From colonial times, when the city was a key transit point for the transport of gold and silver from the mines of Peru to imperial Spain, commerce has always been Panama's driving force. The loot then woke the greed of famed pirate Sir Henry Morgan, who sacked the city in 1671. The ghostly ruins of that first Panama City can still be seen a couple of miles from downtown.

One of the world's largest offshore banking centers, Panama still attracts its share of pirates and flim-flam men. My all-time favorite for sheer verve and virtuosity was Lloyd S. Rubin, a Jackie Gleason look-alike widely admired here as the king of the upfront-fee scam. For years, Mr. Rubin lured hundreds of would-be entrepreneurs to Panama where he relieved them of millions of dollars by charging exorbitant fees in exchange for promises to provide investment funds that never materialized.

In 1991, I wrote about Mr. Rubin in The Wall Street Journal. The following year, a notice appeared in local newspapers announcing Mr. Rubin's untimely death in Thailand. Three years later, Mr. Rubin rose from the dead. He surfaced in Ecuador, with an alias, Carlos Campbell De Cordoba, a name I felt almost turned him into a long-lost cousin. He was returned to the U.S. where he pled guilty in Georgia to fraud charges to do with his Panama scheme, and spent some time in prison. (Mr. Rubin now runs an art gallery here.)

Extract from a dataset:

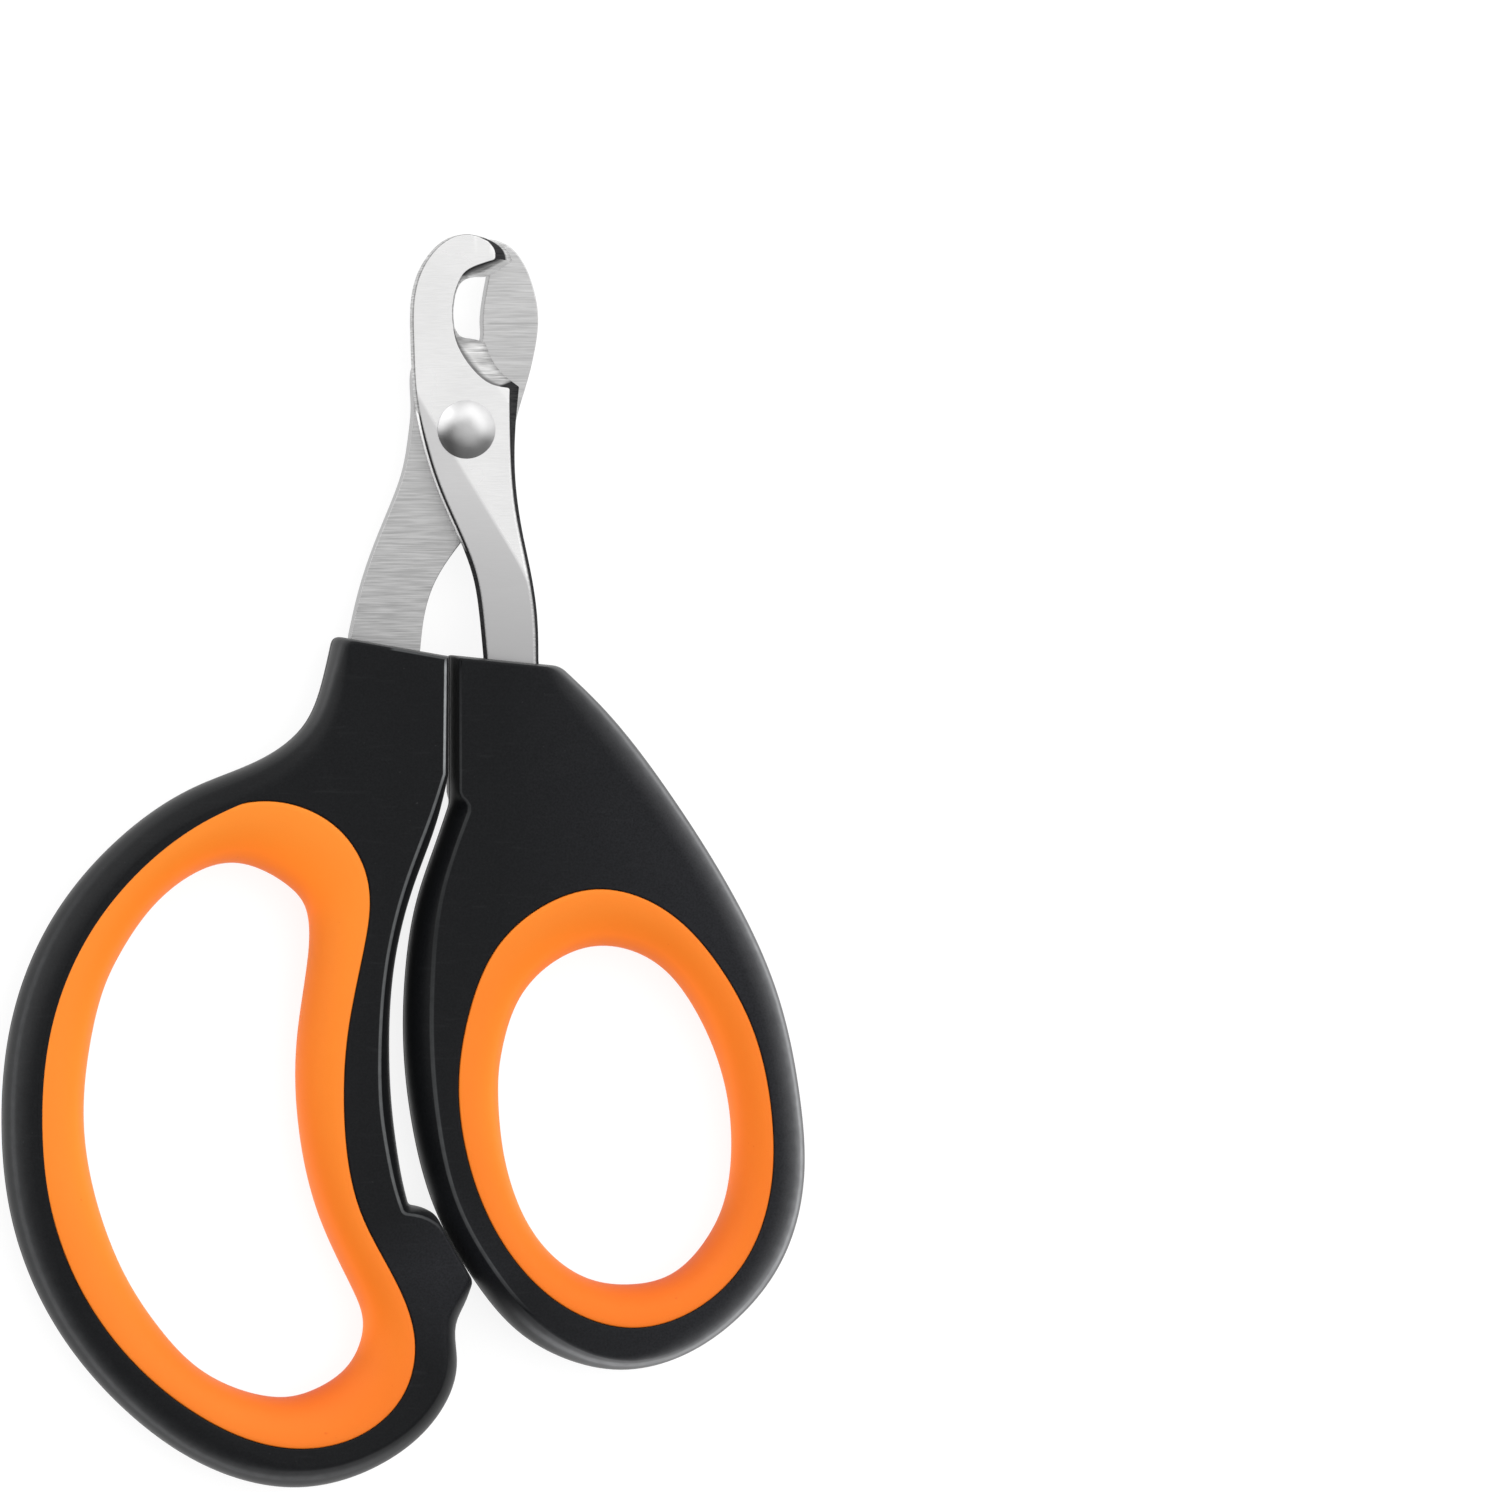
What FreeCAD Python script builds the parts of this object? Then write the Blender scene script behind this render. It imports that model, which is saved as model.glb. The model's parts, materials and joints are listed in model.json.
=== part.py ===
import FreeCAD, Part
import math
import os

# Pet nail trimmer: two plate blades crossed on a rivet, each held in a looped handle made of
# two plastic half shells that clamp a soft grip ring. It is modelled closed and lying flat.
# Row frame: +X towards the thumb handle, +Y towards the jaws, +Z up through the front faces.
# Outlines are written from the hinge axis, with z = 0 where the two blades slide on each other.

# ---- Driving dimensions, mm ----
PIVOT_X = 6.01             # hinge axis, from the middle of the closed outline
PIVOT_Y = 43.10
HALF = 4.5                 # half the thickness of a handle
BLADE = 2.2                # thickness of a blade plate
BLADE_GAP = 0.03           # each blade's distance from the plane where they slide
FIT = 0.05                 # gap round a part that is clamped in a pocket
CROWN = 0.62               # share of the half thickness at the crown's middle section

RIVET_HEAD_R = 2.9
RIVET_HEAD_H = 1.15
SHANK_R = 1.6
SHANK_RUN_FIT = 0.05       # radial, in the blade that turns
SHANK_HELD_FIT = 0.01      # radial, in the blade and washer that don't
WASHER_R = 3.05
WASHER_T = 0.5
WASHER_CHAMFER = 0.15
TAIL_R = 2.0
TAIL_H = 0.9

PEG_R = 1.3
PEG_H = 3.3                # a peg's height above the split of the shells
PEG_ROOT = 3.0             # its depth below the split, past the slot for a tang
PEG_FIT = 0.06

TONGUE_W = 0.9             # ridge round a grip that the two shells trap
TONGUE_H = 0.8             # its height each side of the split
THROAT_SHARES = (0.0, 0.06, 0.22, 0.48, 0.86)   # how far the bore has opened out to the rim
THROAT_ANGLES = (0, 20, 39, 59, 90)             # degrees, along a quarter ellipse

# ---- Outlines, mm from the hinge axis ----
# A run is a smooth stretch of an outline, and an outline's runs follow one another in a ring.
# Each point of a handle run is x, y and how far the edge of the flat face stands inside the
# widest section there. The thumb handle's second run is the step at the end of its neck.

FINGER_RUNS = [
    [(-13.1, -20.6, 1.0), (-14.0, -24.5, 1.2), (-15.9, -29.3, 1.5), (-19.3, -32.3, 1.8),
     (-26.9, -35.6, 2.0), (-35.0, -41.1, 2.1), (-41.4, -48.8, 2.2), (-45.4, -58.6, 2.2),
     (-46.5, -69.0, 2.2), (-45.3, -79.5, 2.2), (-41.1, -89.4, 2.1), (-34.0, -97.9, 2.0),
     (-25.4, -103.7, 2.0), (-16.4, -105.6, 1.9), (-8.3, -103.3, 1.8), (-2.8, -98.7, 1.7),
     (-0.7, -93.0, 1.6), (-0.8, -89.3, 1.5), (0.1, -87.2, 1.3), (0.85, -85.1, 1.0)],
    [(0.85, -85.1, 0.6), (-3.0, -78.3, 0.6)],
    [(-3.0, -78.3, 1.0), (-4.1, -77.7, 1.0), (-5.65, -77.35, 1.0)],
    [(-5.65, -77.35, 1.2), (-6.05, -75.8, 1.35), (-6.75, -72.0, 1.5), (-7.2, -68.5, 1.6),
     (-7.55, -61.5, 1.45), (-7.1, -53.9, 1.3), (-5.1, -45.6, 1.3), (-2.6, -38.6, 1.2),
     (-1.65, -34.5, 0.9)],
    [(-1.65, -34.5, 0.8), (-1.65, -22.6, 0.7)],
    [(-1.65, -22.6, 0.3), (-13.1, -20.6, 0.3)],
]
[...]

Panama has historically been a refuge for deposed autocrats and disgraced politicians. After Iran's Shah of Shahs lost his Peacock Throne, he lived for a few months on nearby Contadora island. Haiti's strongman, Gen. Raoul Cedras, a diving enthusiast, found refuge here after the U.S. knocked him out of the box in 1994. And in 1997, Ecuador's President Abdala "El Loco" Bucaram ended up here after the congress dismissed him from office for living up to his nickname. Mr. Bucaram, who insisted I was an agent for the Central Intelligence Agency in my one interview with him, is said to be a habitué of the city's casinos, but I've never spotted him among the one-armed bandits.

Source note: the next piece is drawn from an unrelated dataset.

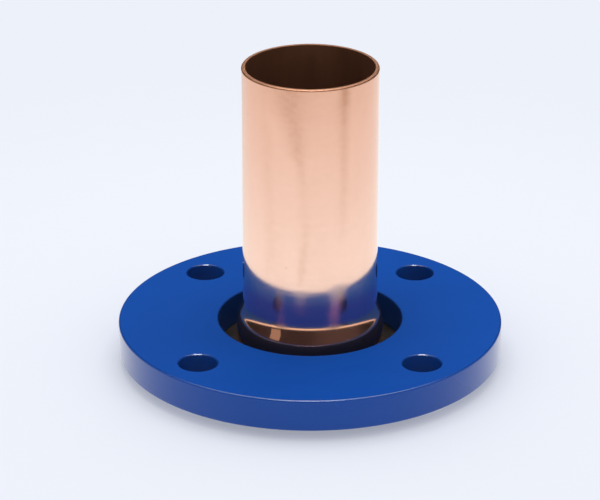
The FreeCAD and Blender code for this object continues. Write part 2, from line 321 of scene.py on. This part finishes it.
def lathe(name, points):
    """Closed outline turned once round the Z axis."""
    mesh = bpy.data.meshes.new(name)
    vertices = [(point.x * math.cos(angle), point.x * math.sin(angle), point.y)
                for point in points for angle in turn_angles(TURN_STEPS)]
    faces = []
    for ring in range(len(points)):
        here = ring * TURN_STEPS
        there = (ring + 1) % len(points) * TURN_STEPS
        for step in range(TURN_STEPS):
            following = (step + 1) % TURN_STEPS
            faces.append((here + step, here + following, there + following, there + step))
    mesh.from_pydata(vertices, [], faces)
    work = bmesh.new()
    work.from_mesh(mesh)
    return smooth_object(mesh, work)


def shoulder_run():
    """Points and outward normals of the tail's outer wall, with a guard point at each end."""
    growth = BELL_RADIUS - TUBE_RADIUS
    rise = SHOULDER_TOP - SHOULDER_FOOT
    bend = (growth ** 2 + rise ** 2) / (4 * growth)
    tilt = 2 * math.atan(growth / rise)
    low_centre = Vector((BELL_RADIUS - bend, SHOULDER_FOOT))
    high_centre = Vector((TUBE_RADIUS + bend, SHOULDER_TOP))
    half = SHOULDER_STEPS // 2
    outwards = Vector((1, 0))
    run = [(Vector((BELL_RADIUS, SHOULDER_FOOT - GUARD)), outwards)]
    for step in range(SHOULDER_STEPS + 1):
        angle = tilt * (1 - abs(step - half) / half)
        normal = Vector((math.cos(angle), math.sin(angle)))
        point = low_centre + normal * bend if step <= half else high_centre - normal * bend
        run.append((point, normal))
    run.append((Vector((TUBE_RADIUS, SHOULDER_TOP + GUARD)), outwards))
    return run


def tail_outline():
    """Outline of the tail's wall, which keeps its thickness through the shoulder."""
    run = shoulder_run()
    outer = [(point.x, point.y, 0) for point, normal in run]
    inner = [(*(point - normal * TUBE_WALL), 0) for point, normal in reversed(run)]
    mouth = [(BELL_RADIUS - TUBE_WALL, LAP_TOP, MOUTH_EDGE), (BELL_RADIUS, LAP_TOP, MOUTH_EDGE)]
    cut_end = [(TUBE_RADIUS, TAIL_TOP, CUT_EDGE_OUTSIDE), (BORE_RADIUS, TAIL_TOP, CUT_EDGE_INSIDE)]
    return outline(mouth + outer + cut_end + inner)


def collar_outline():
    """Outline of the lap collar, with the V grooves of its sealing face."""
    grooves = []
    for ring in range(GROOVE_COUNT):
        tip = LAP_RADIUS - GROOVE_INSET - (GROOVE_COUNT - 1 - ring) * GROOVE_PITCH
        grooves += [(tip - GROOVE_DEPTH, 0, 0), (tip, GROOVE_DEPTH, 0), (tip + GROOVE_DEPTH, 0, 0)]
    return outline([
        (BORE_RADIUS, 0, SPIGOT_EDGE),
        *grooves,
        (LAP_RADIUS, 0, LAP_EDGE),
        (LAP_RADIUS, LAP_TOP, LAP_EDGE),
        (SPIGOT_RADIUS, LAP_TOP, 0),
        (SPIGOT_RADIUS, SPIGOT_TOP, SPIGOT_EDGE),
        (BORE_RADIUS, SPIGOT_TOP, SPIGOT_EDGE / 2),
    ])


def bolt_centres():
    """Centres of the bolt holes, as (x, y)."""
    angles = [FIRST_BOLT_ANGLE + angle for angle in turn_angles(BOLT_COUNT)]
    return [Vector((math.cos(angle), math.sin(angle))) * BOLT_CIRCLE_RADIUS for angle in angles]


def edge_band(wall, rounding, inwards):
    """Outline of a wall between the flange's faces, with a rounded edge above and below."""
    face = wall - FAR_OFF if inwards else wall + FAR_OFF
    return outline([
        (face, FLANGE_TOP, 0),
        (wall, FLANGE_TOP, rounding),
        (wall, FLANGE_BOTTOM, rounding),
        (face, FLANGE_BOTTOM, 0),
    ])[1:-1]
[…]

I'm happy to say that my favorite bar, El Pavo Real, or the Peacock -- billed as Panama's only British pub -- is still around. The Pavo Real was Panama's version of Rick's Café from "Casablanca," a place where gun runners, drug pilots and one of my best sources -- a Cambridge-educated insect exterminator who was also an acute social critic -- got together for drinks. The late prima ballerina Dame Margot Fonteyn, who was married to a Panamanian politician, would drop in for lunch. So did more recently John le Carré -- in town to write "The Tailor of Panama," his remake of Graham Greene's "Our Man in Havana."

Old Panama City had a cozy, almost familial air to it. Anybody who was anybody was related by blood or marriage. That was brought home forcefully to me on my first visit to the country. I was covering the 1987 riots that eventually led to Mr. Noriega's downfall, when unbeknownst to me, my future father-in-law, the deputy administrator of the Panama Canal and a man proud of his Sicilian bloodline, asked Panamanian and U.S. military police to give me some rough treatment.

For reasons too complicated to go into here, he thought -- mistakenly -- that I hadn't done the honorable thing by his daughter, a diplomat in Miami whom I had recently met. To set things right, he wanted the police forces to find me in the chaos of tear gas and flying rocks and give me a light work-over to teach me a lesson in proper etiquette. Luckily, the forces were busy with more important things. I married his daughter shortly afterwards, and now get along famously with her father.

That small-town feeling -- where such favors are asked and granted -- is fading fast.